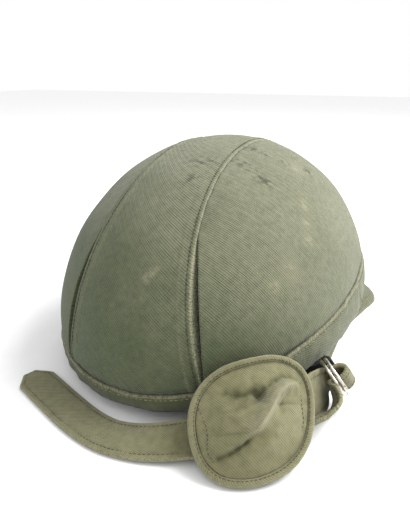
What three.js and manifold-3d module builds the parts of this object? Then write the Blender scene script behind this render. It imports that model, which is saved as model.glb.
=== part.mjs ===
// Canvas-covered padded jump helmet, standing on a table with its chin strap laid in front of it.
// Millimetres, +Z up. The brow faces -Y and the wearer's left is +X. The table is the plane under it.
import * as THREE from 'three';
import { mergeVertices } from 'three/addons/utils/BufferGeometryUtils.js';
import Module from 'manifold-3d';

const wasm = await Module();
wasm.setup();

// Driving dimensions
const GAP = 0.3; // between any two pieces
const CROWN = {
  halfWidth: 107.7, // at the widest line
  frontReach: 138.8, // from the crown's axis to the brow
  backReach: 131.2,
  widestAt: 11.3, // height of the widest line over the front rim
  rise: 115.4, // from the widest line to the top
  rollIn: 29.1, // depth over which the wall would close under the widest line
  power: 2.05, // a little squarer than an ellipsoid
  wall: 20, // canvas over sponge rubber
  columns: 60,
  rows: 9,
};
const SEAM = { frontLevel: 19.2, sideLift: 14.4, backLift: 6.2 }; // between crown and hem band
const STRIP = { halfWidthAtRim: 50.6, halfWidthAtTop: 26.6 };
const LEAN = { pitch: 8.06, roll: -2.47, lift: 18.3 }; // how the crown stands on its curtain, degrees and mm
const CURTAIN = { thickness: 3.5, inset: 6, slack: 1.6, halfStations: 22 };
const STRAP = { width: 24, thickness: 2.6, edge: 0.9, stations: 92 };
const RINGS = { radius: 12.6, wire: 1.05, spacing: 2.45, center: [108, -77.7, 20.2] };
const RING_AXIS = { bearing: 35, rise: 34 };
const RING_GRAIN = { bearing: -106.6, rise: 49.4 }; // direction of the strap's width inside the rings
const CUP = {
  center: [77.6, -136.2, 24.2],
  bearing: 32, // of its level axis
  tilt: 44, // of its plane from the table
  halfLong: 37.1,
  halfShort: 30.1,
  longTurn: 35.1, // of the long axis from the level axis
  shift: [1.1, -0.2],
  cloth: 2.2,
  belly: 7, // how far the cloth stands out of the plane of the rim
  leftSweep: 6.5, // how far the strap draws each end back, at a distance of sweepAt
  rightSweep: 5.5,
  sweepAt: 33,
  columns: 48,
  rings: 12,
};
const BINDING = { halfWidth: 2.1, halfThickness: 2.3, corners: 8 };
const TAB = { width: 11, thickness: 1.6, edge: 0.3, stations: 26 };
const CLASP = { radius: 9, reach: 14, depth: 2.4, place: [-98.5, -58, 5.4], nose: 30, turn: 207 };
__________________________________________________
**Instructions for the task:** Go through the listing above and restate it word for word.

**Task output:**
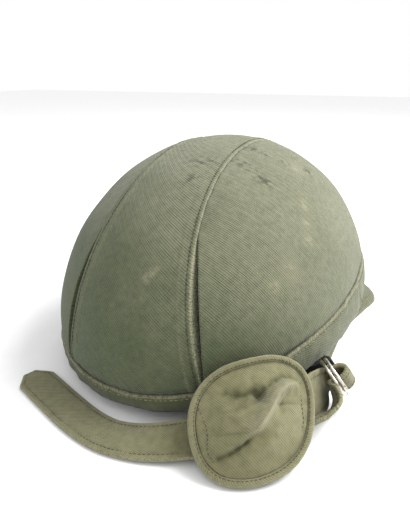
What three.js and manifold-3d module builds the parts of this object? Then write the Blender scene script behind this render. It imports that model, which is saved as model.glb.
=== part.mjs ===
// Canvas-covered padded jump helmet, standing on a table with its chin strap laid in front of it.
// Millimetres, +Z up. The brow faces -Y and the wearer's left is +X. The table is the plane under it.
import * as THREE from 'three';
import { mergeVertices } from 'three/addons/utils/BufferGeometryUtils.js';
import Module from 'manifold-3d';

const wasm = await Module();
wasm.setup();

// Driving dimensions
const GAP = 0.3; // between any two pieces
const CROWN = {
  halfWidth: 107.7, // at the widest line
  frontReach: 138.8, // from the crown's axis to the brow
  backReach: 131.2,
  widestAt: 11.3, // height of the widest line over the front rim
  rise: 115.4, // from the widest line to the top
  rollIn: 29.1, // depth over which the wall would close under the widest line
  power: 2.05, // a little squarer than an ellipsoid
  wall: 20, // canvas over sponge rubber
  columns: 60,
  rows: 9,
};
const SEAM = { frontLevel: 19.2, sideLift: 14.4, backLift: 6.2 }; // between crown and hem band
const STRIP = { halfWidthAtRim: 50.6, halfWidthAtTop: 26.6 };
const LEAN = { pitch: 8.06, roll: -2.47, lift: 18.3 }; // how the crown stands on its curtain, degrees and mm
const CURTAIN = { thickness: 3.5, inset: 6, slack: 1.6, halfStations: 22 };
const STRAP = { width: 24, thickness: 2.6, edge: 0.9, stations: 92 };
const RINGS = { radius: 12.6, wire: 1.05, spacing: 2.45, center: [108, -77.7, 20.2] };
const RING_AXIS = { bearing: 35, rise: 34 };
const RING_GRAIN = { bearing: -106.6, rise: 49.4 }; // direction of the strap's width inside the rings
const CUP = {
  center: [77.6, -136.2, 24.2],
  bearing: 32, // of its level axis
  tilt: 44, // of its plane from the table
  halfLong: 37.1,
  halfShort: 30.1,
  longTurn: 35.1, // of the long axis from the level axis
  shift: [1.1, -0.2],
  cloth: 2.2,
  belly: 7, // how far the cloth stands out of the plane of the rim
  leftSweep: 6.5, // how far the strap draws each end back, at a distance of sweepAt
  rightSweep: 5.5,
  sweepAt: 33,
  columns: 48,
  rings: 12,
};
const BINDING = { halfWidth: 2.1, halfThickness: 2.3, corners: 8 };
const TAB = { width: 11, thickness: 1.6, edge: 0.3, stations: 26 };
const CLASP = { radius: 9, reach: 14, depth: 2.4, place: [-98.5, -58, 5.4], nose: 30, turn: 207 };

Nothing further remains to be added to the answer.